[Spread-users] Some basic questions
John Lane Schultz
jschultz at spreadconcepts.com
Fri Jun 30 10:58:32 EDT 2006
Bus Mini wrote:
> 1, According to the documentation, a spread daemon is running in a
> computer which is using Spread to communicate with other computers. Is
> this means that if there were 20 computers on the LAN using Spread as a
> tool to communicate, there must be 20 daemons on runing?
You don't have to run a daemon on each of the twenty machines, but you can do that and if that is the totality of your configuration, then we would actually recommend that you do run a daemon on each machine.

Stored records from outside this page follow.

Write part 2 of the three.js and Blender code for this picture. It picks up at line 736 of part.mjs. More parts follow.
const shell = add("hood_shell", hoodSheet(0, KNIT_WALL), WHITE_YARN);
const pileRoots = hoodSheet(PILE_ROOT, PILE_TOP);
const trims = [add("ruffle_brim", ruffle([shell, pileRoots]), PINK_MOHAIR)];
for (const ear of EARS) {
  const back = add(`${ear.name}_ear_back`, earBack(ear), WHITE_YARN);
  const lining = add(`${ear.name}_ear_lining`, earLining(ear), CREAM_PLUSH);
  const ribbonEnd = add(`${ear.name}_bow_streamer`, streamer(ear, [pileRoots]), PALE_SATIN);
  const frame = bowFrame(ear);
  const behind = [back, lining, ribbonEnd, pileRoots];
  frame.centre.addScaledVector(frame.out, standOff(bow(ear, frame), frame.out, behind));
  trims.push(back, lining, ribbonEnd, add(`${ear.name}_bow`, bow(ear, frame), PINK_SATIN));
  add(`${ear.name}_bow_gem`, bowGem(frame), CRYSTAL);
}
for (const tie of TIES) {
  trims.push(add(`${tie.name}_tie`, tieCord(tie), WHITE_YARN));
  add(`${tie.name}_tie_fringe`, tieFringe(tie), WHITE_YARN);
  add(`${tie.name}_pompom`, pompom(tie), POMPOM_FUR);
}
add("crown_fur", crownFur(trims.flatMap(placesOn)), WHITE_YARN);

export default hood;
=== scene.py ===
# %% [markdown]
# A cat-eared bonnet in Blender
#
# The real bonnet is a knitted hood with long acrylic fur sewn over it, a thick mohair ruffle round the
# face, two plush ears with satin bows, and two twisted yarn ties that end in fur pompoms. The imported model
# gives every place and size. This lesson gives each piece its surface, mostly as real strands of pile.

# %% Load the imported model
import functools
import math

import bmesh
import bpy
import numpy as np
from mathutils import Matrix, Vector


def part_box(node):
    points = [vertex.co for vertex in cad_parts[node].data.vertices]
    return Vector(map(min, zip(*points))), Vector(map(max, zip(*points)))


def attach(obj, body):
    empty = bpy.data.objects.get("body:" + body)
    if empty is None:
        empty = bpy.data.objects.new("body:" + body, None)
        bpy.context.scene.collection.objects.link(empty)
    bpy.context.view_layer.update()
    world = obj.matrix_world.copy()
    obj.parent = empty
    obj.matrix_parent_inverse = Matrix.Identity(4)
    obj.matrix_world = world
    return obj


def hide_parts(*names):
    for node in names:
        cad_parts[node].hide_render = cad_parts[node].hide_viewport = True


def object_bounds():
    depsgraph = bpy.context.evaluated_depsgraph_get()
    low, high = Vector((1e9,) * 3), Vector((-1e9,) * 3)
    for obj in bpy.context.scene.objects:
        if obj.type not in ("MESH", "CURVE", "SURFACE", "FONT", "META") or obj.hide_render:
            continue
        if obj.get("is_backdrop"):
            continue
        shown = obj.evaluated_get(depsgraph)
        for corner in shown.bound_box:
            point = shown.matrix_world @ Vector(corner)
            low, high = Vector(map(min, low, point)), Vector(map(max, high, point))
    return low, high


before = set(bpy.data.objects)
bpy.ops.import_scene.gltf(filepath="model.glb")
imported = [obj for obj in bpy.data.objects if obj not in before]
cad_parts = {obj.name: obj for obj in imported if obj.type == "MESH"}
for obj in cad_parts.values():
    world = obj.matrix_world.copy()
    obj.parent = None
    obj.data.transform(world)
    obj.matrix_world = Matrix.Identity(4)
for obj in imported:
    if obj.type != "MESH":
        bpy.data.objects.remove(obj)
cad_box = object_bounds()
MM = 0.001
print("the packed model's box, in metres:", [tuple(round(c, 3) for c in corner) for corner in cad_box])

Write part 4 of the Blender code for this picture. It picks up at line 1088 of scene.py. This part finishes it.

Clients have the ability to connect to Spread daemons on remote machines. You do this by specifying a daemon name of <port#>@<hostname> on SP_connect. If all of your client applications and daemons are in the same LAN then running with a daemon on each participating machine will cause the least overhead on your network. When a client connects remotely to a daemon and it sends or receives a message that message traverses the network multiple times: once from a sending client to the daemon, at least once between the daemons, once to each receiving daemons.
So if you ran your configuration with only a single daemon in the LAN and all clients connecting remotely then each message would go on the network N times where N is the number of receiving clients in the system. Alternatively, if you ran with a daemon on each participating machine then none of the client-daemon traffic would go on the network it would just go through local IPC or TCP/IP between the client and daemon processes. So the message would only (normally) be seen on the network one time, between the daemons.

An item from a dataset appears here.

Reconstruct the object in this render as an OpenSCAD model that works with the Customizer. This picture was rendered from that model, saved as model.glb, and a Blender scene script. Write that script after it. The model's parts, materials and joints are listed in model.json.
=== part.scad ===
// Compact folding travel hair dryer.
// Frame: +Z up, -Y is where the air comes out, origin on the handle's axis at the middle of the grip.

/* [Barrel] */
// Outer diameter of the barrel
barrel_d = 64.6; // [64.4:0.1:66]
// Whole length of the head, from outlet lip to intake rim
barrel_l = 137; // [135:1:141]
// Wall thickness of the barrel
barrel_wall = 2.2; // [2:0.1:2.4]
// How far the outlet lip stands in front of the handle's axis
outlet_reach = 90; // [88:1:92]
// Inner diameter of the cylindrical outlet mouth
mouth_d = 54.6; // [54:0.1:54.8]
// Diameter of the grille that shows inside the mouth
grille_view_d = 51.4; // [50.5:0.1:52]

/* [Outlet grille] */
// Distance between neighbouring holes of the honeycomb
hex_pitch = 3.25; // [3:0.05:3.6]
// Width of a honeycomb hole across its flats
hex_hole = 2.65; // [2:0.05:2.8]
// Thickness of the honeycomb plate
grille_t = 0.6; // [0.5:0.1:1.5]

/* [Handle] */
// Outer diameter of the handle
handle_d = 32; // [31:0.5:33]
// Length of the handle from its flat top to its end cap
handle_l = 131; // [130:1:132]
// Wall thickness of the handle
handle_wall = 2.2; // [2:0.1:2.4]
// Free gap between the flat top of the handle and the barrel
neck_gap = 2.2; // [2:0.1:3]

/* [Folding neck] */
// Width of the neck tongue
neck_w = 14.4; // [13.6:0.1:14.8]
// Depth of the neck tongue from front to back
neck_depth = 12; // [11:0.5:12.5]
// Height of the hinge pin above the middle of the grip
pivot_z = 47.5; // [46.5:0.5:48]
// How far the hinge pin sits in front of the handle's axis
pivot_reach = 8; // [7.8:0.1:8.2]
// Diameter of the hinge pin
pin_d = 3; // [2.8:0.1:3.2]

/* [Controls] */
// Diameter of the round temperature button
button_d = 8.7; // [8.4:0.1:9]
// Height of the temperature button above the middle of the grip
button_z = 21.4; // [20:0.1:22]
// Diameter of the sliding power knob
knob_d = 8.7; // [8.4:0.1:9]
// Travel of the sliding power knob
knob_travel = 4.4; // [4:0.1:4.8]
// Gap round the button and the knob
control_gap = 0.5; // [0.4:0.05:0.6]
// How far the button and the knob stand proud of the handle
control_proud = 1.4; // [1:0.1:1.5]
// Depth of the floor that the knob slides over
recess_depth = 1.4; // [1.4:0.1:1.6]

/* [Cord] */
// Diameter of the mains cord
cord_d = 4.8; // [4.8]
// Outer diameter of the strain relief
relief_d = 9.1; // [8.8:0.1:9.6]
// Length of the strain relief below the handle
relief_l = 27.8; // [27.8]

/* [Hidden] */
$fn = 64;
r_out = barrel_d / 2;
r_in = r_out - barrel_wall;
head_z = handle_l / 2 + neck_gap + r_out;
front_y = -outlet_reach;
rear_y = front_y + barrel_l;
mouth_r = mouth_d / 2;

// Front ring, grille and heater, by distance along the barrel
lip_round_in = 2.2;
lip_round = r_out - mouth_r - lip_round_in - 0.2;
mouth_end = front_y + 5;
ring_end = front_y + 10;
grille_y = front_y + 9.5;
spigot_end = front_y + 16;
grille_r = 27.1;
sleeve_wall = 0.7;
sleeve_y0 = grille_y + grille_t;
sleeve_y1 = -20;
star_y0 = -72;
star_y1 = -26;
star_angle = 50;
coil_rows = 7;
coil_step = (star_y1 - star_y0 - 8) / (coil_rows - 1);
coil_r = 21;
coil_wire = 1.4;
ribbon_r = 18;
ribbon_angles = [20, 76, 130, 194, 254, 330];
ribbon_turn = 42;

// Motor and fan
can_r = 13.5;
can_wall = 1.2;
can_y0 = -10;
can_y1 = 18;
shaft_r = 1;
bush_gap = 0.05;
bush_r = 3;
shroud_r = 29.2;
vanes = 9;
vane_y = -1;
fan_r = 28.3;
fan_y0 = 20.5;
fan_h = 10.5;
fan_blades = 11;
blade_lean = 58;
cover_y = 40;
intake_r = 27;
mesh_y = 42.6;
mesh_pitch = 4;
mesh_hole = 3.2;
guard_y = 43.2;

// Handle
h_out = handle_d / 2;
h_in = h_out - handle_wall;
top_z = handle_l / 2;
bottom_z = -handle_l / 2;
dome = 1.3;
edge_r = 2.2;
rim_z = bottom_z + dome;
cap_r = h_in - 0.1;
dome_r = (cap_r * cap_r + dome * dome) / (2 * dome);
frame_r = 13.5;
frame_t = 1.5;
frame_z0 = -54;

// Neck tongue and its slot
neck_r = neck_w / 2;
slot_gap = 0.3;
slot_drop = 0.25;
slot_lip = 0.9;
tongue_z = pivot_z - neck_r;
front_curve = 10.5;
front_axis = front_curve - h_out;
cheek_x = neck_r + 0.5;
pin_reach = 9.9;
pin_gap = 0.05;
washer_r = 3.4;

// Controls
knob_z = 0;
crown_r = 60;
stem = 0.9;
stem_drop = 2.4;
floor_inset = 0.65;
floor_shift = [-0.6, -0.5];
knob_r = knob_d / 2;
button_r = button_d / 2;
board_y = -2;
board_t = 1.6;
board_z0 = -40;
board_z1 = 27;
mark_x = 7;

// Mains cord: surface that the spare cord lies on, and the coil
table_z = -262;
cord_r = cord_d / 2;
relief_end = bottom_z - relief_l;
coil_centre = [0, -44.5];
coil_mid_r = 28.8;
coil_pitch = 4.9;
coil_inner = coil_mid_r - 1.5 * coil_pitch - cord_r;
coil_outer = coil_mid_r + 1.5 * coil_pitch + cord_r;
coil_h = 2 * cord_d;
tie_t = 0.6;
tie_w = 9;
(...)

> 2, If the answer of qusetion 1 is YES, then another qusetion posed:
> according to the API SP_join( mailbox mbox , const char * group ), a
> group is built on a daemons, then if a group named "No.1" built on
> daemon 1, a group ALSO named " No.1" bulit on another daemon 2 which
> was running in other computer, deos thses two groups are the same one?

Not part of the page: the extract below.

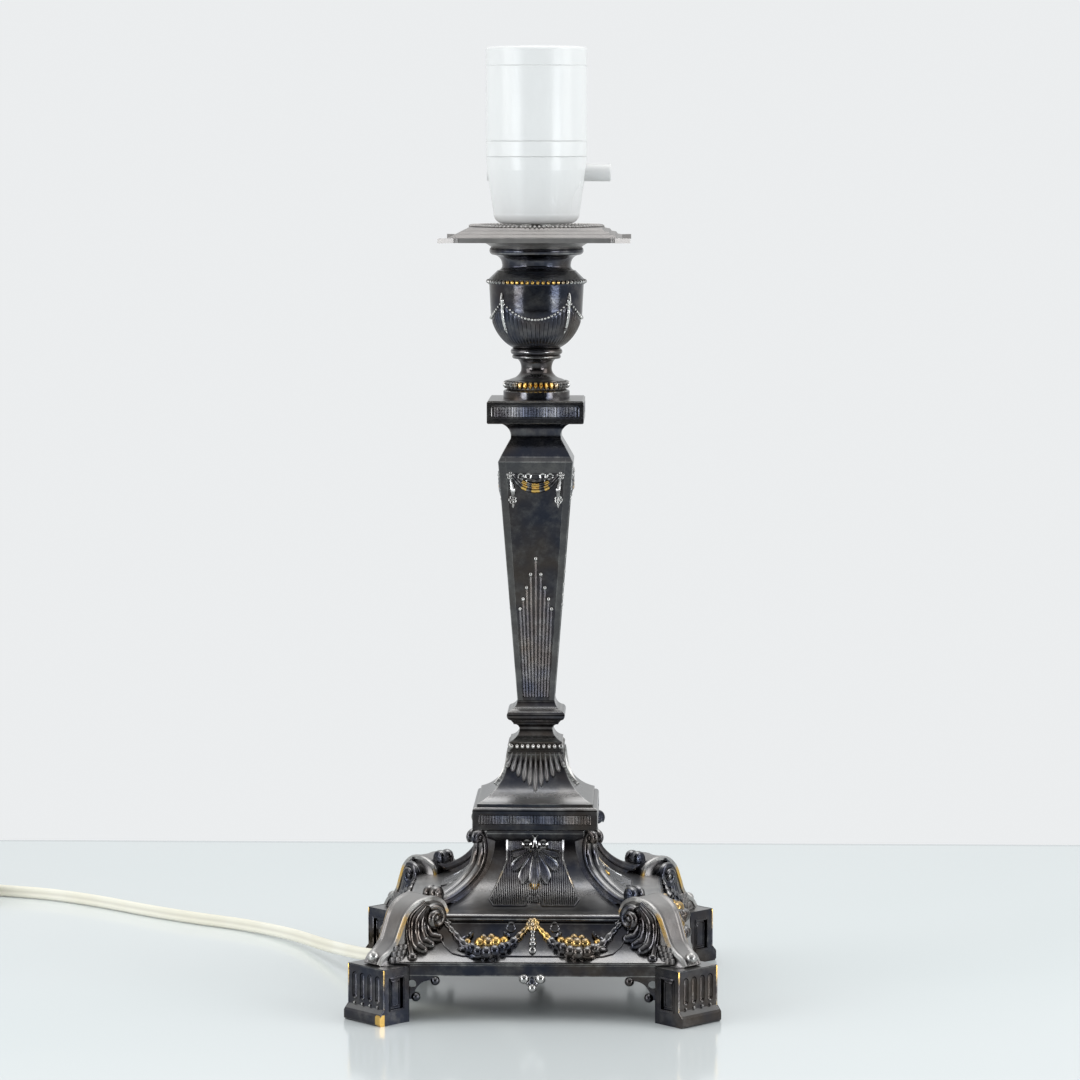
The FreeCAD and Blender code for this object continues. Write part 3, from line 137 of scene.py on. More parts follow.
def surface(points, wear=0.3, brass=0.0, round_rows=False, round_columns=False):
    """Skin over a grid of points; a round direction runs back into its own start."""
    shape = points.shape[:2]
    index = np.arange(shape[0] * shape[1]).reshape(shape)
    if round_rows:
        index = np.vstack([index, index[:1]])
    if round_columns:
        index = np.hstack([index, index[:, :1]])
    return Skin(points.reshape(-1, 3), quads(index), spread(wear, shape), spread(brass, shape))


def slab(front, back, wear=0.3, brass=0.0):
    """Closed patch: the front grid, the back grid under it and a rim of faces between their borders."""
    shape = front.shape[:2]
    count = shape[0] * shape[1]
    index = np.arange(count).reshape(shape)
    edge = np.concatenate([index[0, :-1], index[:-1, -1], index[-1, :0:-1], index[:0:-1, 0]])
    after = np.roll(edge, -1)
    rim = np.stack([edge, after, after + count, edge + count], -1)
    faces = np.vstack([quads(index), quads(index)[:, ::-1] + count, rim])
    points = np.vstack([front.reshape(-1, 3), np.broadcast_to(back, front.shape).reshape(-1, 3)])
    return Skin(points, faces, np.tile(spread(wear, shape), 2), np.tile(spread(brass, shape), 2))


def unit(vectors):
    """The vectors at length 1."""
    return vectors / np.maximum(np.linalg.norm(vectors, axis=-1, keepdims=True), 1e-9)


def tube(rings, middle, wear=0.0, brass=0.0):
    """Skin over rings round a line of middle points, each end drawn together to the line's own end."""
    def padded(value):
        return np.pad(np.broadcast_to(value, rings.shape[:2]), ((1, 1), (0, 0)), mode="edge")

    ends = [np.broadcast_to(middle[k], rings[:1].shape) for k in (0, -1)]
    return surface(np.concatenate([ends[0], rings, ends[1]]), padded(wear), padded(brass), False, True)


def rod(path, radius, wear=0.5, brass=0.0, side=FRONT, sides=8, loop=False):
    """Rod along a path: rings of radius * (cos a, sin a) square to it, closed at its ends or on itself."""
    path = np.asarray(path, float)
    if loop:
        way = unit(np.roll(path, -1, axis=0) - np.roll(path, 1, axis=0))
    else:
        way = unit(np.gradient(path, axis=0))
    side = np.broadcast_to(np.asarray(side, float), path.shape)
    out = unit(side - way * np.sum(way * side, axis=1, keepdims=True))
    across = np.cross(way, out)
    turn = np.linspace(0, 2 * np.pi, sides, endpoint=False)
    radius = np.broadcast_to(radius, len(path))[:, None, None]
    ring = np.cos(turn)[None, :, None] * out[:, None] + np.sin(turn)[None, :, None] * across[:, None]
    rings = path[:, None] + radius * ring
    wear, brass = (np.broadcast_to(value, len(path))[:, None] for value in (wear, brass))
    return surface(rings, wear, brass, True, True) if loop else tube(rings, path, wear, brass)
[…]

Yes, if the daemons are in the same Spread configuration and can communicate with one another, then clients connecting through different daemons to the same group will perceive each other in the group and see each others' message traffic.
> 3,Some concepts of mailbox. I conside a mailbox as something like a mail
> box, and a daemon is like a post office, and a group is something like a
> mailing address, you can have many mailboxs map to an address. If you
> want to use Spread to communicate with others, you must register a mail
> first by SP_connect. Then after you got a mailbox, you can use it to
> send or receive message. And you use SP_join to declare whit which
> mialbox you communicate with (send or receive) others. And
> SP_multicast(mailbox mbox, service service type, const char *
> group,int16 mess type, int mess len, const char * mess ) is to say with
> which mailbox you'd like to send message, that means you use this
> mailbox to send message NOT means you send message to this mailbox. And
> SP_receive( mailbox mbox, service * service type,char sender[MAX GROUP
> NAME], int max groups,int * num groups, char groups[MAX GROUP
> NAME],int16 * mess type, int * endian mismatch, int max mess len,char *
> mess ) is to say which mailbox you'd like to check. That means you check
> this mailbox for a message. Am I right?
Yes, it sounds like you understand the basic architecture. Your understanding of SP_join sounds a little strange. I would say SP_join registers your mailbox as a destination mailbox for a given group "address" and SP_leave de-registers your mailbox as a destination mailbox for a given group "address."